Before we start our journey, we must give you a brief history of web offset lithography printing. First developed in the late eighteenth century, it is based on the principle that oil and water repel one another. An image of the text is transferred photographically onto thin metal, paper, or plastic printing plates. Rollers then apply oil-based ink and water to plates. Since oil and water don’t mix, the oil-based ink won’t stick to the non-image areas of the plate which are water receptive. Only the inked image portion of the plate is then transferred to a rubber blanket cylinder, which transfers the image onto the substrate that is being used.
Stage 1: Preparing the plates
Before printing can take place, metal printing plates of the book must be prepared. Rubber is burnt onto each plate, leaving behind a text image of the book.
Originally, the text was made up of individual pieces of metal type assembled page-by-page, rather than being lasered onto a plate digitally – an immensely skilled and painstaking process. Advances in printing technology to what we have today have enabled the production of affordable and mass market books and revolutionised the dissemination of knowledge and art.

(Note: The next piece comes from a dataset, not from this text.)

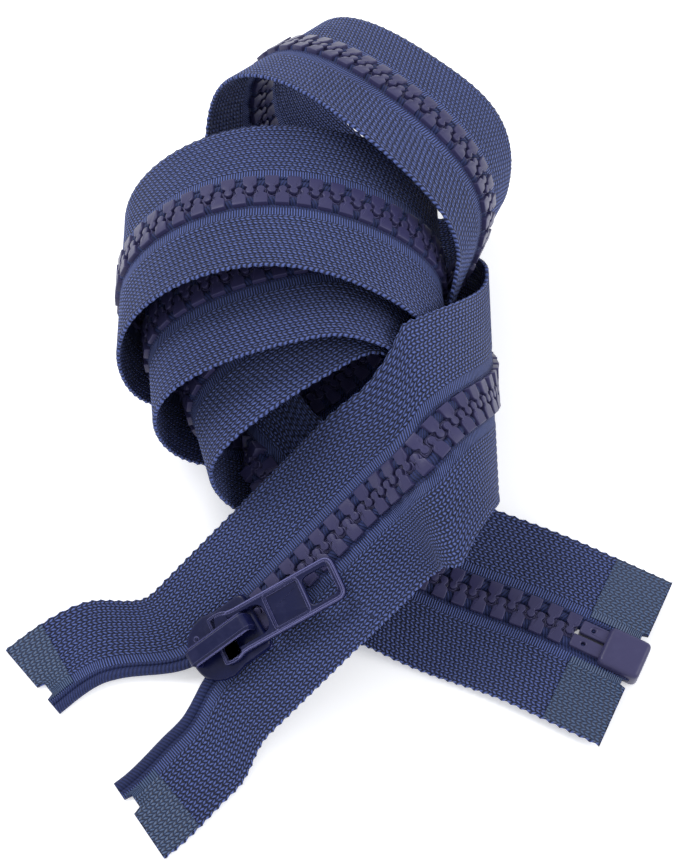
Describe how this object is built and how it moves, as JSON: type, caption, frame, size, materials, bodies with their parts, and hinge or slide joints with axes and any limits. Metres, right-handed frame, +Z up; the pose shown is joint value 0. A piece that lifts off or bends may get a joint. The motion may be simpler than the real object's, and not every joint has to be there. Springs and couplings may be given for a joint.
{
  "type": "separating zipper",
  "caption": "Closed separating zipper with moulded plastic teeth, wound into a fanned coil, with an auto-lock slider and puller at one end and the retainer box at the other.",
  "frame": {"origin": "under the middle of the whole wound zipper, on the table it lies on", "axes": "+Z up from the table; +Y away from the slider end, across the loops of the coil; +X towards the retainer box end"},
  "size_m": [0.113, 0.1504, 0.0488],
  "materials": {
    "tape": "woven, matt, royal navy",
    "tooth": "moulded, satin, purple-grey navy",
    "resin": "moulded, satin, navy",
    "film": "heat-set reinforcement film over the weave",
    "enamel": "glossy navy enamel on cast zinc",
    "spring": "spring steel"
  },
  "bodies": {
    "coil": {"left_tape": "tape", "right_tape": "tape", "left_tooth_row": "tooth", "right_tooth_row": "tooth", "retainer_box": "resin", "retainer_pin": "resin", "insertion_pin": "resin", "left_bottom_film": "film", "right_bottom_film": "film"},
    "right_flap": {"right_tape_top": "tape", "right_top_film": "film", "right_top_stop": "resin", "right_tooth_01": "tooth", "right_tooth_02": "tooth", "right_tooth_03": "tooth", "right_tooth_04": "tooth", "right_tooth_05": "tooth", "right_tooth_06": "tooth"},
    "left_flap": {"left_tape_top": "tape", "left_top_film": "film", "left_top_stop": "resin", "left_tooth_01": "tooth", "left_tooth_02": "tooth", "left_tooth_03": "tooth", "left_tooth_04": "tooth", "left_tooth_05": "tooth", "left_tooth_06": "tooth", "left_tooth_07": "tooth"},
    "slider": {"slider_body": "enamel", "slider_crown": "enamel", "lock_spring": "spring"},
    "puller": {"puller": "enamel"},
    "lock_pin": {"lock_pin": "spring"}
  },
  "joints": [
    {"name": "slider_travel", "type": "slide", "parent": "coil", "child": "slider", "axis": [0.6982, 0.5551, 0.4521], "range_m": [0, 0.013]},
    {"name": "puller_swing", "type": "hinge", "parent": "slider", "child": "puller", "pos_m": [-0.0196, -0.04185, 0.0091], "axis": [0.4132, -0.9026, -0.1208], "range_deg": [0, 150]},
    {"name": "lock_pin_lift", "type": "slide", "parent": "slider", "child": "lock_pin", "axis": [-0.3539, -0.2814, 0.892], "range_m": [0, 0.0008]},
    {"name": "right_stringer_peel", "type": "hinge", "parent": "coil", "child": "right_flap", "pos_m": [-0.0055, -0.0268, 0.01529], "axis": [0.3539, 0.2814, -0.892], "range_deg": [0, 9.7], "deforming": ["right_tape_top", "right_top_film", "right_top_stop", "right_tooth_01", "right_tooth_02", "right_tooth_03", "right_tooth_04", "right_tooth_05", "right_tooth_06"]},
    {"name": "left_stringer_peel", "type": "hinge", "parent": "coil", "child": "left_flap", "pos_m": [-0.00176, -0.03149, 0.01529], "axis": [-0.3539, -0.2814, 0.892], "range_deg": [0, 9.7], "deforming": ["left_tape_top", "left_top_film", "left_top_stop", "left_tooth_01", "left_tooth_02", "left_tooth_03", "left_tooth_04", "left_tooth_05", "left_tooth_06", "left_tooth_07"]}
  ],
  "couplings": [
    {"joint": "lock_pin_lift", "follows": "puller_swing", "m_per_rad": 0.0003},
    {"joint": "right_stringer_peel", "follows": "slider_travel", "rad_per_m": 12.996},
    {"joint": "left_stringer_peel", "follows": "slider_travel", "rad_per_m": 12.996}
  ]
}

Every printing press has its own specifications that determine how many pages can be produced on a single plate: it's usually sixteen, but it can be eight, thirty-two, etc. The number of pages must be a multiple of this figure, which is why you'll sometimes see blank pages at the beginning or end of books. A 1000 page book, for example, can be broken down into sixty-three sixteen page sections with eight blank pages.
Sixteen pages on one metal plate
Stage 2: Printing the book
A reel of paper is loaded onto the reel stand of the printing press. The type, weight, colour and width of the paper differ from book to book, and are specified and supplied by the publisher. The reel stand is designed to unwind paper rolls onto the printing lines.

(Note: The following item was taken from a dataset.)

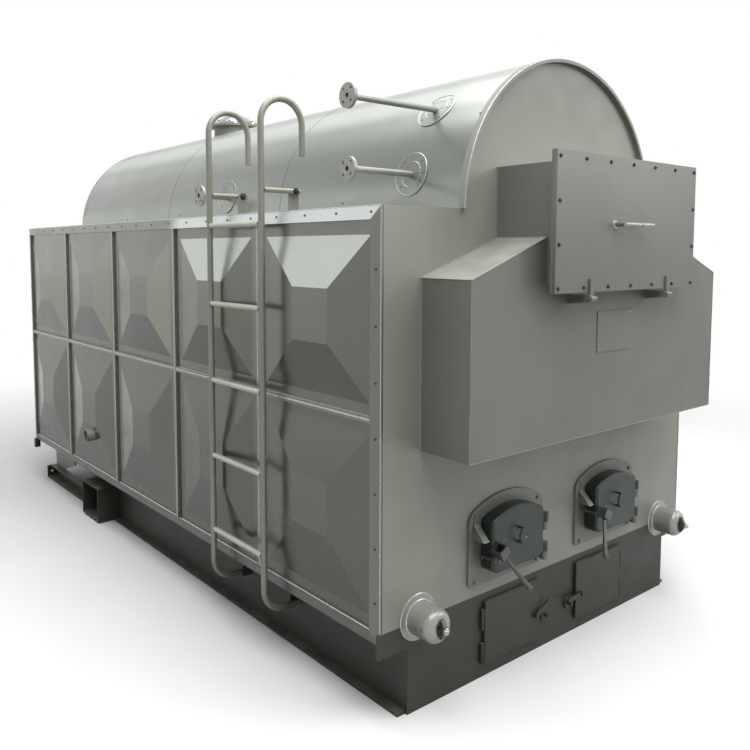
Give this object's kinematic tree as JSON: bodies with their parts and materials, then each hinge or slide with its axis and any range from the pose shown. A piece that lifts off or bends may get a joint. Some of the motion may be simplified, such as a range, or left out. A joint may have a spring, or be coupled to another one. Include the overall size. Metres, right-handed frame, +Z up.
{
  "type": "industrial steam boiler",
  "caption": "Horizontal hand-fired steam boiler: round-topped housing with embossed side covers, front smoke box, hinged fire and ash doors, ladder, pipe stubs and a dark base.",
  "frame": {"origin": "on the ground under the middle of the housing, in the flat face the base rests on", "axes": "+Z up; -Y towards the fire doors; +X to the right as seen from the front"},
  "size_m": [2.1505, 4.4583, 2.6653],
  "materials": {
    "silver_paint": "satin silver-grey paint",
    "jacket_sheet": "satin silver-grey paint on thin sheet",
    "cover_sheet": "glossy silver-grey paint on pressed sheet",
    "bright_trim": "bright silver strip",
    "base_paint": "dark green-grey paint",
    "door_iron": "dark slate paint on castings",
    "ladder_paint": "silver-grey paint",
    "pipe_paint": "silver-grey paint",
    "bare_steel": "bare bright steel",
    "boiler_plate": "grey primer on boiler plate",
    "grate_iron": "rough cast iron",
    "firebrick": "matt firebrick and insulation"
  },
  "bodies": {
    "boiler": {"air_duct": "base_paint", "base_front": "base_paint", "base_pan": "base_paint", "base_side_left": "base_paint", "base_side_right": "base_paint", "boiler_drum": "boiler_plate", "drum_jacket_front": "jacket_sheet", "drum_jacket_middle": "jacket_sheet", "drum_jacket_rear": "jacket_sheet", "fire_door_frame_left": "silver_paint", "fire_door_frame_right": "silver_paint", "front_plate": "silver_paint", "gauge_pipe_lower": "pipe_paint", "gauge_pipe_upper": "pipe_paint", "grate": "grate_iron", "hand_hole_yokes": "bare_steel", "header_nozzles": "silver_paint", "hearth": "firebrick", "ladder_foot_tabs": "base_paint", "ladder_rails": "ladder_paint", "ladder_rungs": "ladder_paint", "ladder_stays": "ladder_paint", "manhole_cover": "bare_steel", "manhole_neck": "boiler_plate", "pipe_rosettes": "jacket_sheet", "rear_legs": "silver_paint", "rear_plate": "silver_paint", "rear_rails": "base_paint", "rear_side_pipe": "pipe_paint", "roof_strips": "silver_paint", "side_covers_left": "cover_sheet", "side_covers_right": "cover_sheet", "side_stub_pipe": "pipe_paint", "side_trim_left": "bright_trim", "side_trim_right": "bright_trim", "smoke_box_lower": "silver_paint", "smoke_box_upper": "silver_paint", "wall_left": "firebrick", "wall_right": "firebrick"},
    "fire_door_left": {"fire_door_left": "door_iron"},
    "fire_door_right": {"fire_door_right": "door_iron"},
    "fire_latch_left": {"fire_latch_left": "door_iron"},
    "fire_latch_right": {"fire_latch_right": "door_iron"},
    "ash_door_left": {"ash_door_left": "base_paint"},
    "ash_door_right": {"ash_door_right": "base_paint"},
    "ash_latch_left": {"ash_latch_left": "door_iron"},
    "ash_latch_right": {"ash_latch_right": "door_iron"},
    "smoke_box_cover": {"smoke_box_cover": "silver_paint"}
  },
  "joints": [
    {"name": "fire_door_left_hinge", "type": "hinge", "parent": "boiler", "child": "fire_door_left", "pos_m": [-0.155, -2.05, 0.52], "axis": [0, 0, 1], "range_deg": [0, 115]},
    {"name": "fire_door_right_hinge", "type": "hinge", "parent": "boiler", "child": "fire_door_right", "pos_m": [0.545, -2.05, 0.52], "axis": [0, 0, 1], "range_deg": [0, 115]},
    {"name": "fire_latch_left_pivot", "type": "hinge", "parent": "fire_door_left", "child": "fire_latch_left", "pos_m": [-0.498, -2.1033, 0.56], "axis": [0, -1, 0], "range_deg": [-85, 0]},
    {"name": "fire_latch_right_pivot", "type": "hinge", "parent": "fire_door_right", "child": "fire_latch_right", "pos_m": [0.202, -2.1033, 0.56], "axis": [0, -1, 0], "range_deg": [-23, 62]},
    {"name": "ash_door_left_hinge", "type": "hinge", "parent": "boiler", "child": "ash_door_left", "pos_m": [-0.493, -2.009, 0.16], "axis": [0, 0, -1], "range_deg": [0, 110]},
    {"name": "ash_door_right_hinge", "type": "hinge", "parent": "boiler", "child": "ash_door_right", "pos_m": [0.493, -2.009, 0.16], "axis": [0, 0, 1], "range_deg": [0, 110]},
    {"name": "ash_latch_left_pivot", "type": "hinge", "parent": "ash_door_left", "child": "ash_latch_left", "pos_m": [-0.165, -2.025, 0.17], "axis": [0, 1, 0], "range_deg": [-60, 23]},
    {"name": "ash_latch_right_pivot", "type": "hinge", "parent": "ash_door_right", "child": "ash_latch_right", "pos_m": [0.165, -2.025, 0.17], "axis": [0, -1, 0], "range_deg": [-80, 0]},
    {"name": "smoke_box_cover_hinge", "type": "hinge", "parent": "boiler", "child": "smoke_box_cover", "pos_m": [0, -2.3363, 1.551], "axis": [1, 0, 0], "range_deg": [0, 175]}
  ]
}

The paper then goes through a chain of rollers, which is called the “in-feed” station. The in-feed station’s main function is to act as a drive to the reel stand, pulling paper off the running reel at the same speed as the running press. It also helps stop creasing and keeps the paper straight as it goes through.

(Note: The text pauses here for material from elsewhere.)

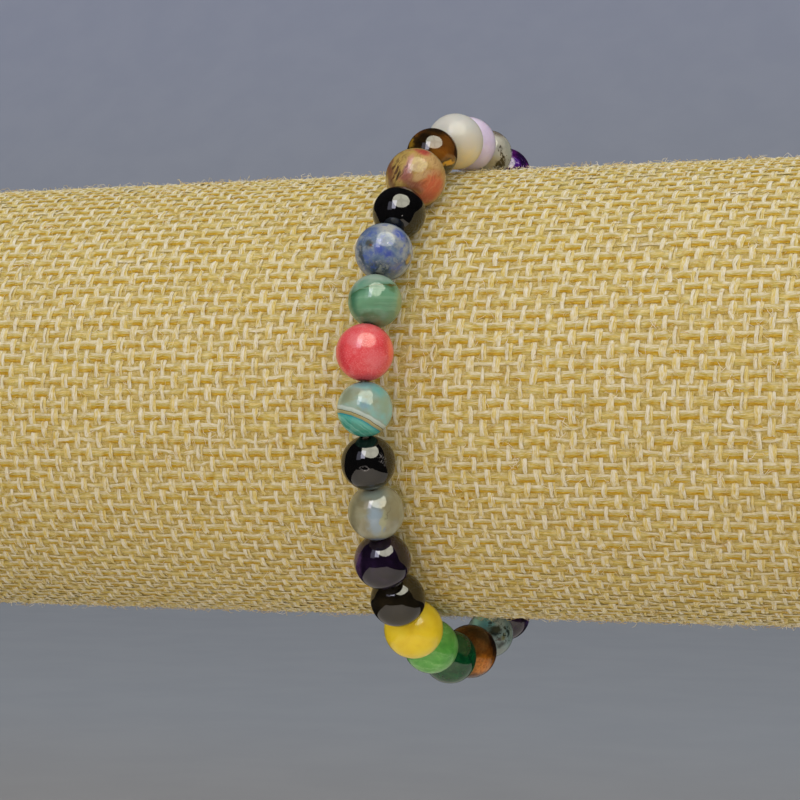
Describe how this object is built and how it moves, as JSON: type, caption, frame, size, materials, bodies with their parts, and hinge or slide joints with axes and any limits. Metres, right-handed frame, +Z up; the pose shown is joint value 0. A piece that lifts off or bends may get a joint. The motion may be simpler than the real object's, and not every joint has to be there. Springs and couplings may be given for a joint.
{
  "type": "beaded stretch bracelet on a burlap-covered display roll",
  "caption": "Stretch bracelet of round polished stone beads in mixed colours, strung on an elastic cord and hanging on a burlap-covered display roll.",
  "frame": {"origin": "middle of the display roll, on its axis", "axes": "+X along the roll, +Y away from the viewer, +Z up"},
  "size_m": [0.14, 0.0664, 0.0657],
  "materials": {
    "amethyst": "polished translucent purple stone with cloudy white flecks",
    "dendritic_agate": "polished translucent grey-white stone with dark mossy spots",
    "lilac_jade": "waxy polished lilac stone",
    "white_jade": "waxy polished cream-white stone",
    "tiger_eye": "polished brown stone with golden silky bands",
    "jasper": "polished stone in olive, brown and salmon patches",
    "onyx": "glossy black stone",
    "sodalite": "polished mottled blue stone with grey clouds and brown inclusions",
    "green_agate": "polished translucent sea-green banded stone",
    "red_jade": "satin red stone with pink clouds",
    "teal_agate": "polished translucent teal stone with a white and tan band",
    "grey_agate": "polished translucent grey-green stone with blue clouds",
    "dark_amethyst": "polished near-black violet stone",
    "smoky_quartz": "polished near-black brown stone",
    "yellow_jade": "waxy polished yellow stone",
    "green_jade": "polished bright green stone",
    "dark_green_jade": "polished deep green stone",
    "burlap": "straw-yellow plain-woven burlap",
    "elastic": "clear to milky stretch cord"
  },
  "bodies": {
    "root": {"bead_01_amethyst": "amethyst", "bead_02_dendritic_agate": "dendritic_agate", "bead_03_lilac_jade": "lilac_jade", "bead_04_white_jade": "white_jade", "bead_05_tiger_eye": "tiger_eye", "bead_06_jasper": "jasper", "bead_07_onyx": "onyx", "bead_08_sodalite": "sodalite", "bead_09_green_agate": "green_agate", "bead_10_red_jade": "red_jade", "bead_11_teal_agate": "teal_agate", "bead_12_onyx": "onyx", "bead_13_grey_agate": "grey_agate", "bead_14_dark_amethyst": "dark_amethyst", "bead_15_smoky_quartz": "smoky_quartz", "bead_16_yellow_jade": "yellow_jade", "bead_17_green_jade": "green_jade", "bead_18_dark_green_jade": "dark_green_jade", "bead_19_tiger_eye": "tiger_eye", "bead_20_dendritic_agate": "dendritic_agate", "bead_21_amethyst": "amethyst", "bead_22_white_jade": "white_jade", "bead_23_sodalite": "sodalite", "bead_24_onyx": "onyx", "bead_25_yellow_jade": "yellow_jade", "bead_26_red_jade": "red_jade", "bead_27_green_agate": "green_agate", "bead_28_jasper": "jasper", "bead_29_grey_agate": "grey_agate", "bead_30_lilac_jade": "lilac_jade", "bead_31_onyx": "onyx", "display_roll": "burlap", "elastic_cord": "elastic"}
  },
  "joints": []
}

The printing reel (the reel used now is much bigger than this – so big it's impossible to take a good photograph of it. This smaller one works in the same way.)
After the in-feed, the running paper reel enters the print units, passing through the inking system, the damping system and the print cylinders. First, the rollers in the inking system transfer ink onto the metal plate. Then the rollers in the damping system spray water onto the plate removing all excess ink from areas that do not need ink. Finally, the print cylinders transfer the inked image area onto a cylinder which then pastes the image onto the paper reel.
Paper going round the press
After the paper reel has passed through the print unit, it will be cut:
folded, stacked and bundled, ready to be bound and cased.
Did you know that a book is printed in sections? Each section has a unique barcode printed on it that will be used when the book is bound and cased with the cover, and is cut off in the final stages.
Stage 3: Preparing the book cover
The book covers are printed at a separate printers as they require specialized printing – that might be coloured foil or embossing, for example.
Two book covers are usually printed on one sheet of paper. They are cut down to size and trimmed.
For hardback jackets, cardboard and endpapers are pasted to the covers before the jacket is added to the book.
Stage 4: Adding the cover to the book
As the book is printed in sections, the sections must be correctly stacked (using those barcodes we mentioned) before the cover is glued to them.
Stage 5: The book!
After the book cover is glued onto the printed sections of the book it is trimmed for the last time. And there you have it: the book is printed and ready to go.
All photographs © Maya Robert.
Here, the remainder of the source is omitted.